Pebbles crunch under your shoes as the Black Sea rolls in, dark and steady, just beyond the low curve of Batumi Boulevard. Cyclists slip past under palm trees, fountains rise and fall in bursts of light, and the air smells of grilled fish, wood smoke, and hot dough from Adjarian khachapuri stands. A street musician leans into an old Georgian love song; behind him, neon streaks across modern towers while, out on the horizon, freighters wait in a quiet line.
Mornings start slower. The boulevard is softer now, with only joggers and old men playing backgammon on benches. At the market, pyramids of tarragon, purple basil, and sun-warmed tomatoes crowd the tables. Vendors hand you slices of crunchy cucumber and salty sulguni cheese, pressing tiny spoons of ajika to your palm so you can feel its heat. Over thick Turkish-style coffee, you listen as Russian, Georgian, Turkish, and English mingle around you, a reminder that this coast has always been a crossroads.

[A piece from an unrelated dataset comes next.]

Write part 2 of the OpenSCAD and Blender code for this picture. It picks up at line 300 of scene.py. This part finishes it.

Soon the sea falls away in the rearview mirror and the road edges into the hills above Chakvi. Tea bushes spread in tight, shining rows, climbing the slopes in layered green. You walk narrow paths between the plants, fingers brushing the leaves, learning how the first flush of spring differs from a late-summer harvest. A simple tasting under a tin roof — pale, floral cups and deeper amber brews — feels unhurried, the hum of insects rising from the terraces.

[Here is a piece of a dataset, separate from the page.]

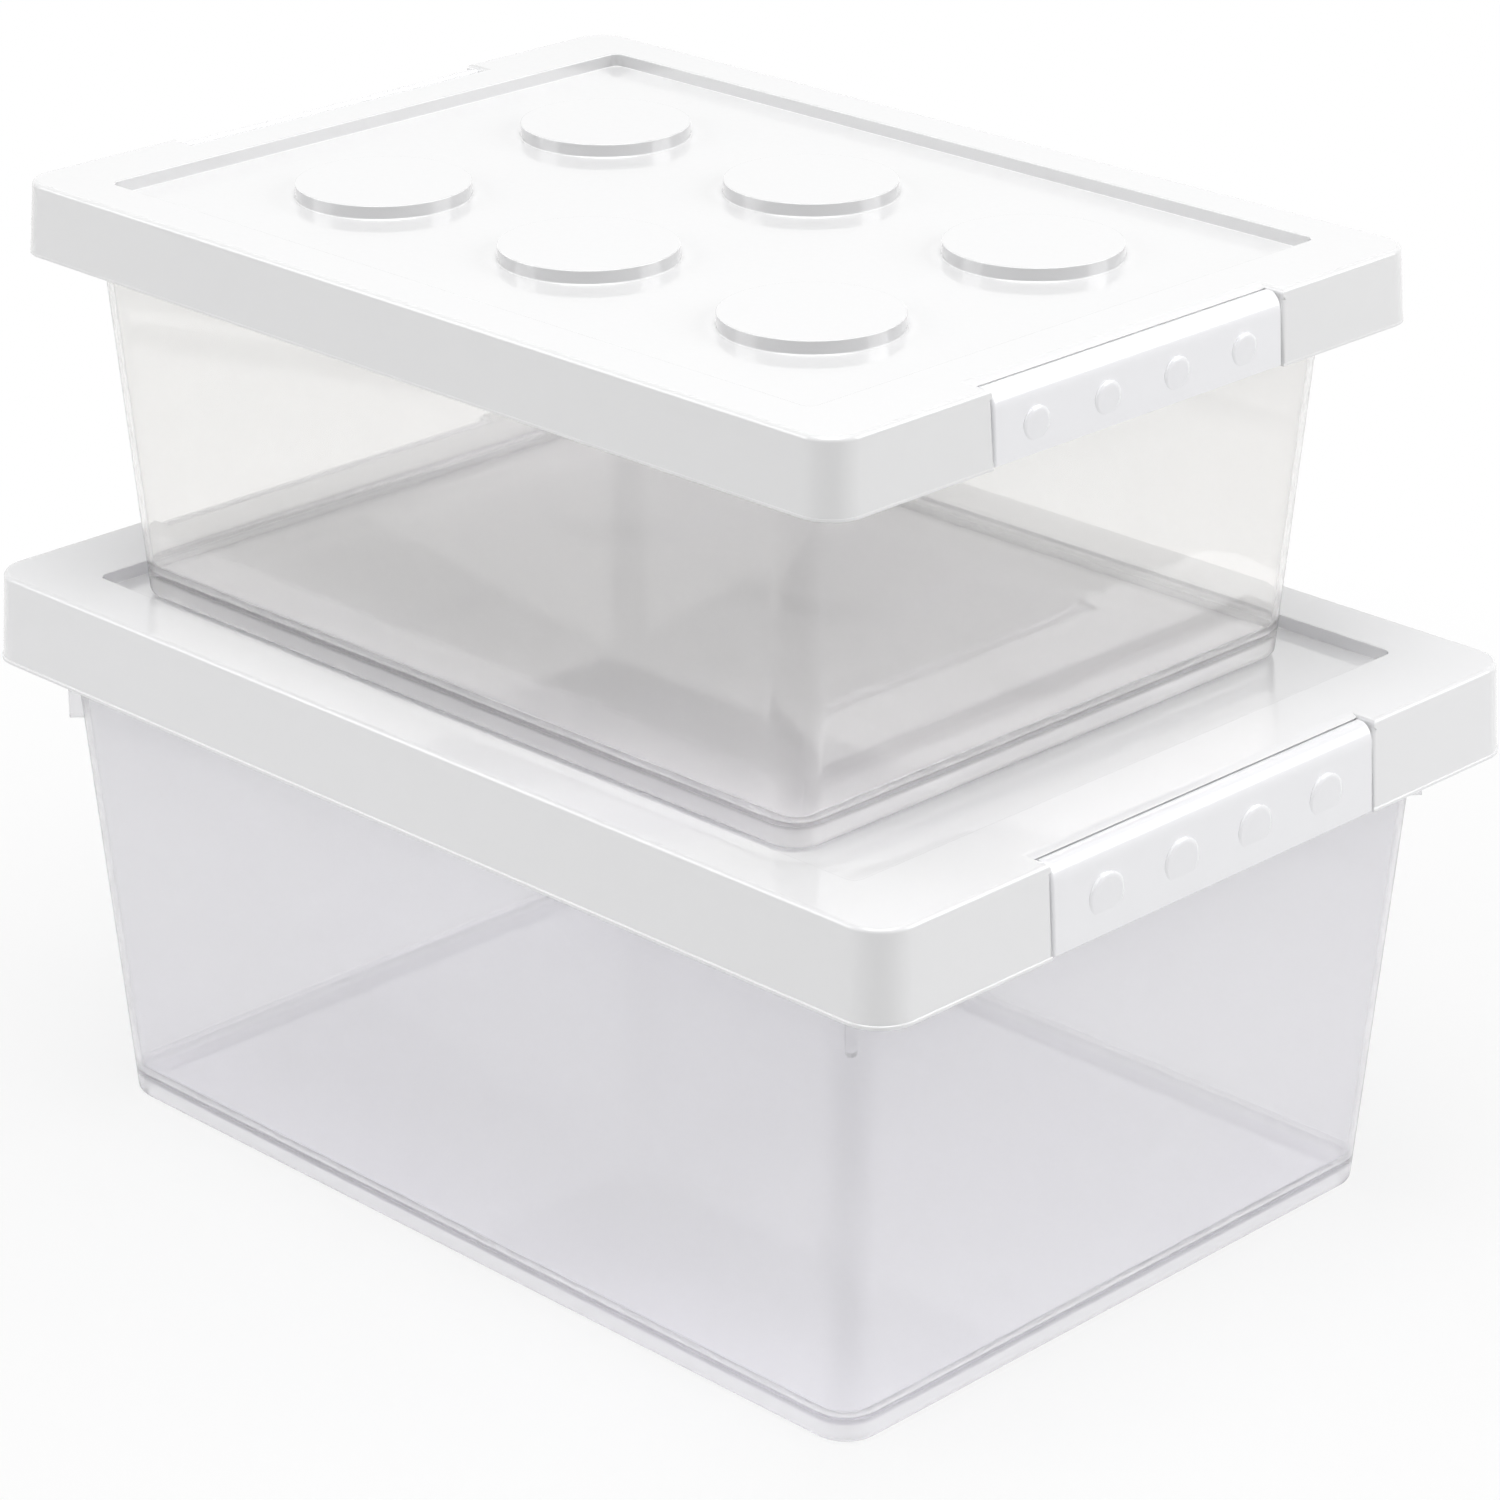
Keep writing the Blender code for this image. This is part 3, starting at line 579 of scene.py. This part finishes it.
def make_lid(size):
    """Model one lid from a slab: the skirt and border on its upper cap, the hollow on its lower one."""
    place = PLACES[size]
    lid = LIDS[size]
    top = place["top"]
    middle = place["middle"]
    skirt_bottom = top - lid["skirt"]
    panel = lid["panel"]

    def skirt_half(height, grow):
        return [half + SKIRT_FLARE * (top - height) + grow for half in lid["half"]]

    piece = rounded_block(size + "_lid_cover", middle, skirt_half(skirt_bottom, 0), skirt_bottom,
                          skirt_bottom + BEAD_HEIGHT, lid["corner"], CORNER_STEPS)
    pick("faces", lambda spot, normal: normal.z > FACING)
    round_cap(lid["bead"], NARROW_STEPS, 1, 1)
    carry(top - LID_ROUND, skirt_half(top - LID_ROUND, 0))
    round_cap(LID_ROUND, LID_STEPS, 1, 1)
    # Border, then over its inner edge and down to the panel
    draw_in(lid["corner"] - LID_ROUND - PANEL_CORNER - PANEL_ROUND, 0, 1)
    resize_cap([half + PANEL_ROUND for half in panel])
    round_cap(PANEL_ROUND, NARROW_STEPS, 1, -1, convex=False)
    carry(top - PANEL_DEPTH + PANEL_ROUND, [half - PANEL_LEAN for half in panel])
    round_cap(PANEL_ROUND, NARROW_STEPS, 1, -1)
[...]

Further inland, the valley narrows. The stone arch of the Queen Tamar Bridge spans a clear, fast river, its worn stones slick from centuries of footsteps. A short walk away, Makhuntseti Waterfall thunders into a pool, sending cool spray over your face. By late afternoon you’re at a farmhouse guesthouse, where the courtyard table bends under clay pots of slow-cooked lobio, crisp mchadi, khachapuri still crackling from the oven. The host raises a glass of homemade wine, then a fiery shot of chacha, offering toasts that wind from laughter to quiet gratitude.

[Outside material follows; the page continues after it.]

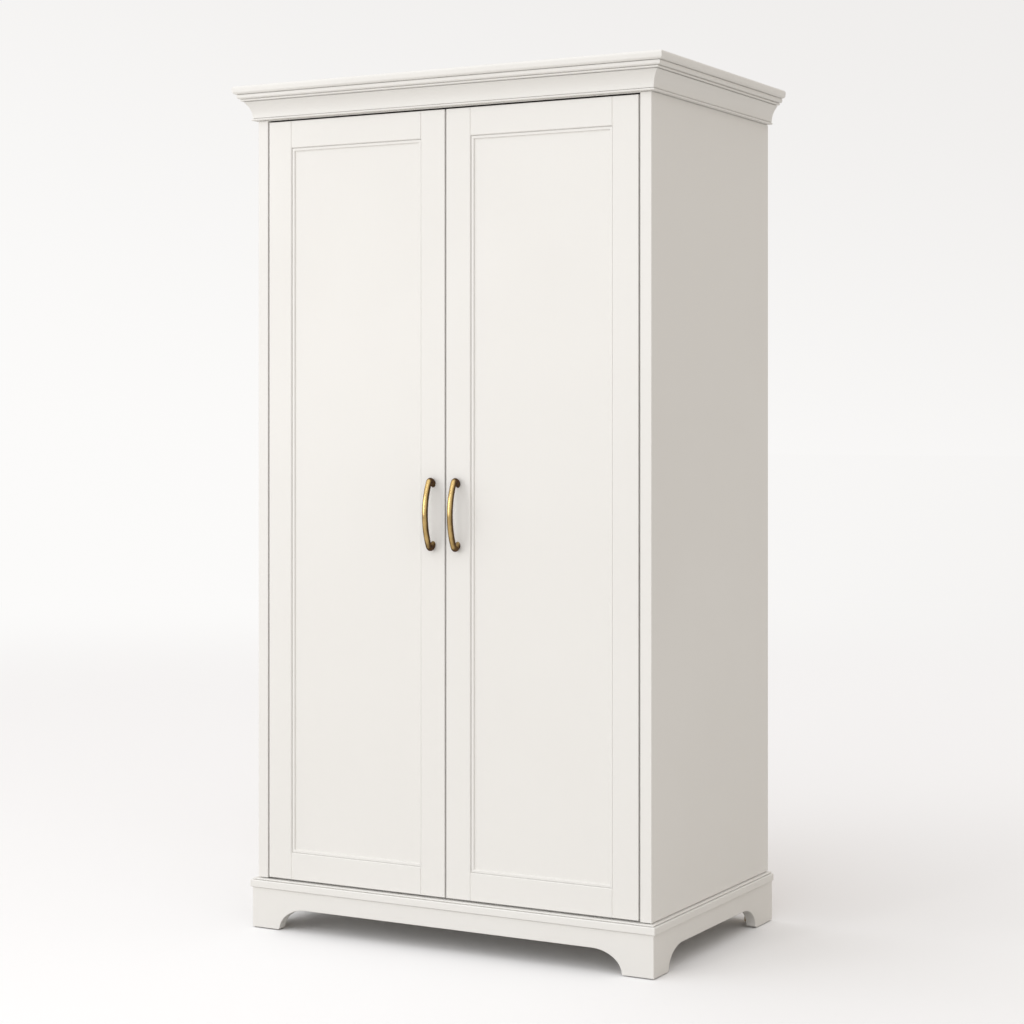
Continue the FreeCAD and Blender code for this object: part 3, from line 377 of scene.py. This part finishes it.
def pick_seen(tree, seen, unseen):
    """One colour for what the camera sees, and another for the light that is passed on."""
    mix = tree.nodes.new("ShaderNodeMix")
    mix.data_type = "RGBA"
    camera_ray = tree.nodes.new("ShaderNodeLightPath").outputs["Is Camera Ray"]
    tree.links.new(camera_ray, mix.inputs["Factor"])
    for socket, colour in (("A", unseen), ("B", seen)):
        if isinstance(colour, bpy.types.NodeSocket):
            tree.links.new(colour, mix.inputs[socket])
        else:
            mix.inputs[socket].default_value = colour
    return mix.outputs["Result"]


def make_floor():
    """A pale floor that fades into the backdrop far from the wardrobe."""
    reach = FLOOR_REACH
    mesh = bpy.data.meshes.new("floor")
    corners = [(-reach, -reach, 0), (reach, -reach, 0), (reach, reach, 0), (-reach, reach, 0)]
    mesh.from_pydata(corners, [], [(0, 1, 2, 3)])
    floor = bpy.data.objects.new("floor", mesh)
    SCENE.collection.objects.link(floor)
    material = bpy.data.materials.new("floor")
    material.use_nodes = True
    tree = material.node_tree
    tree.nodes.remove(tree.nodes["Principled BSDF"])
    place = tree.nodes.new("ShaderNodeTexCoord").outputs["Object"]
    near = tree.nodes.new("ShaderNodeBsdfDiffuse")
    tree.links.new(pick_seen(tree, FLOOR_SEEN, FLOOR_BOUNCE), near.inputs["Color"])
    way = tree.nodes.new("ShaderNodeVectorMath")
    way.operation = "NORMALIZE"
    tree.links.new(place, way.inputs[0])
    far = tree.nodes.new("ShaderNodeEmission")
    far_colour = pick_seen(tree, backdrop(tree, way.outputs["Vector"]), FLOOR_BOUNCE)
    tree.links.new(far_colour, far.inputs["Color"])
    distance = tree.nodes.new("ShaderNodeVectorMath")
    distance.operation = "LENGTH"
    tree.links.new(place, distance.inputs[0])
    fade = tree.nodes.new("ShaderNodeMapRange")
    fade.interpolation_type = "SMOOTHERSTEP"
    fade.inputs["From Min"].default_value = FLOOR_FADE[0]
    fade.inputs["From Max"].default_value = FLOOR_FADE[1]
    tree.links.new(distance.outputs["Value"], fade.inputs["Value"])
    blend = tree.nodes.new("ShaderNodeMixShader")
    tree.links.new(fade.outputs["Result"], blend.inputs["Fac"])
    tree.links.new(near.outputs["BSDF"], blend.inputs[1])
    tree.links.new(far.outputs["Emission"], blend.inputs[2])
    tree.links.new(blend.outputs["Shader"], tree.nodes["Material Output"].inputs["Surface"])
    mesh.materials.append(material)


def make_world():
    """Soft light all round, brighter from one side, and a plain pale backdrop."""
    world = bpy.data.worlds.new("studio")
    world.use_nodes = True
    SCENE.world = world
    tree = world.node_tree
    direction = tree.nodes.new("ShaderNodeTexCoord").outputs["Generated"]
    sides = towards(tree, direction, KEY_SIDE, SKY_FADE, SKY_DIM, SKY_BRIGHT)
    top = towards(tree, direction, (0, 0, 1), SKY_TOP_FADE, (0, 0, 0, 1), SKY_TOP)
    light = tree.nodes.new("ShaderNodeMix")
    light.data_type = "RGBA"
    light.blend_type = "ADD"
    light.inputs["Factor"].default_value = 1.0
    tree.links.new(sides, light.inputs["A"])
    tree.links.new(top, light.inputs["B"])
    colour = pick_seen(tree, backdrop(tree, direction), light.outputs["Result"])
    tree.links.new(colour, tree.nodes["Background"].inputs["Color"])


def make_lights():
    """A large soft box at the left front, and a tall narrow one straight in front."""
    for name, place, size, power in (
        ("key", KEY_PLACE, KEY_SIZE, KEY_POWER),
        ("front", FRONT_PLACE, FRONT_SIZE, FRONT_POWER),
    ):
        data = bpy.data.lights.new(name, "AREA")
        data.shape = "RECTANGLE"
        data.size, data.size_y = size
        data.energy = power
        data.color = LIGHTS_COLOUR
        light = bpy.data.objects.new(name, data)
        light.location = place
        light.rotation_euler = (place - LIGHTS_AIM).to_track_quat("Z", "Y").to_euler()
        light.visible_camera = False
        SCENE.collection.objects.link(light)


dress_nodes()
make_camera()
make_floor()
make_world()
make_lights()
SCENE.view_settings.view_transform = "Standard"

Higher still, a cable car from Khulo glides over a deep, forested gorge, villages shrinking to white dots below. Near Goderdzi Pass, the air turns sharp and clean; cows graze in wide alpine meadows, and faint paths lead between wooden houses and summer pastures. In the evening, you sit on a balcony above the valley with a cup of local tea, watching the last light fade from the ridgeline. Somewhere beyond those folds of mountains lies the sea you left days ago, and between the two, a route you now know by taste, sound, and the curve of the road.